The K8 readiness check runs every 10-seconds in our configuration. My basic plan was to use that 10-second internal to both trigger asynchronous measurements of the JVM and to respond to the previous recordings of those measurements.
I took care to measure the JVM asynchronously because I didn't want to block the readiness check in any way. Part of the K8 configuration determines how long K8 will wait for one of the checks to return. So, I wanted to ensure that the very act of trying to Observe the system didn't accidentally signal that the system was unhealthy.
The core method of my ColdFusion readiness check implementation looks like this:
/**
* I run the readiness check and return a True / False value indicating whether or not
* the pod should be kept in rotation (True = Keep pod in rotation, False = remove pod
* from rotation).
*
* NOTE: It is expected that this method is being called on a REGULAR INTERVAL (via
* Kubernetes). As such, it will be running introspection asynchronously and then
* integrating data when it becomes available.
*
* @output false
*/
public boolean function run() {
// The challenge with the readiness check is that we don't want to BLOCK the
// request or cause it to ERROR OUT. Kubernetes is looking for a 200 OK response
// that is returned in a very limited amount of time (configurable in K8). As
// such, if the readiness check takes too long, or throws an error, it may cause
// the pod to be taken out of rotation accidentally. To cope with this, all of
// the following checks will be run asynchronously (ie, in a non-blocking
// manner). Which means, all data collected now will need to be applied during a
// subsequent readiness check.
// --
// NOTE: We need to trigger the measurements BEFORE we check to see if the pod is
// taken out of rotation, otherwise it will never have a chance to be put back
// into rotation once it is deemed unhealthy.
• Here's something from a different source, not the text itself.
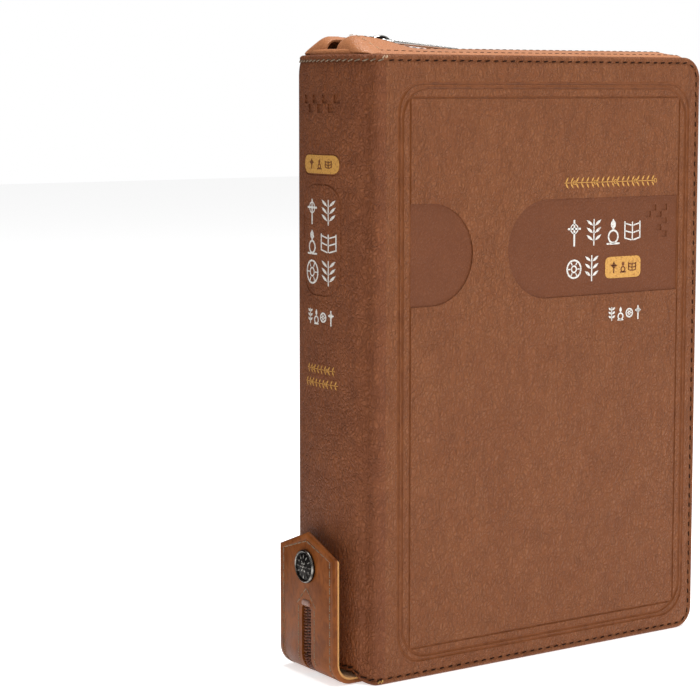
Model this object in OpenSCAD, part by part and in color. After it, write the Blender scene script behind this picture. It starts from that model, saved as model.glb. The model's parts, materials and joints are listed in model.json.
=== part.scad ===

runSafelyAsync( "measureCpuLoad" );
runSafelyAsync( "measureGcLoad" );
runSafelyAsync( "measureMemoryUsage" );
runSafelyAsync( "measureThreadUsage" );
// If the pod appears unhealthy, an engineer can explicitly ask the pod (via a
// feature flag) to start reporting a thread-dump during the check execution.
// --
// CAUTION: This may add additional stress to an already unhealthy pod. As such,
// it should only be done for brief period of time. Adding rate-limit logic would
// also be a valuable option.
if ( shouldReportThreadDump() ) {
runSafelyAsync( "measureThreadStack" );
}
// Now that we've triggered all of our asynchronous introspection, let's check to
// see if the pod should be failed-out of rotation because it has been identified
// as unhealthy BY ONE OF THE ENGINEERS (using a feature flag). This is basically
// an "emergency brake" that the engineers can pull to stop sending HTTP traffic
// to this pod.
if ( shouldStopReceivingHttpTraffic() ) {
return( false );
}
// If the pod isn't being killed explicitly by the engineers, let's check to see
// if it should be taken out of rotation because it is unhealthy (based on
// introspection data that has been gathered as part of the the previous
// readiness check executions).
if ( shouldFailReadinessCheck() ) {
return( false );
}
// If we made it this far, we have no reason to fail this pod out of rotation.
return( true );
}
Basically, every 10-seconds, my Kubernetes readiness check would spawn asynchronous measurements of the JVM; then, check to see if the previous measurements indicated an unhealthy pod. If this method returns false
, the ColdFusion controller (not shown in this demo), would return a 503 Service Unavilable
response. Kubernetes would then, in turn, prevent this instance of the ColdFusion application from receiving HTTP traffic.
All of the measureXYZ
methods are run inside an asynchronous cfthread
body that uses try/catch
blocks in order to ensure that the readiness check never fails based on unexpected errors. It also uses a cflock
to syncrhonize overlapping calls such that they don't overburden the system.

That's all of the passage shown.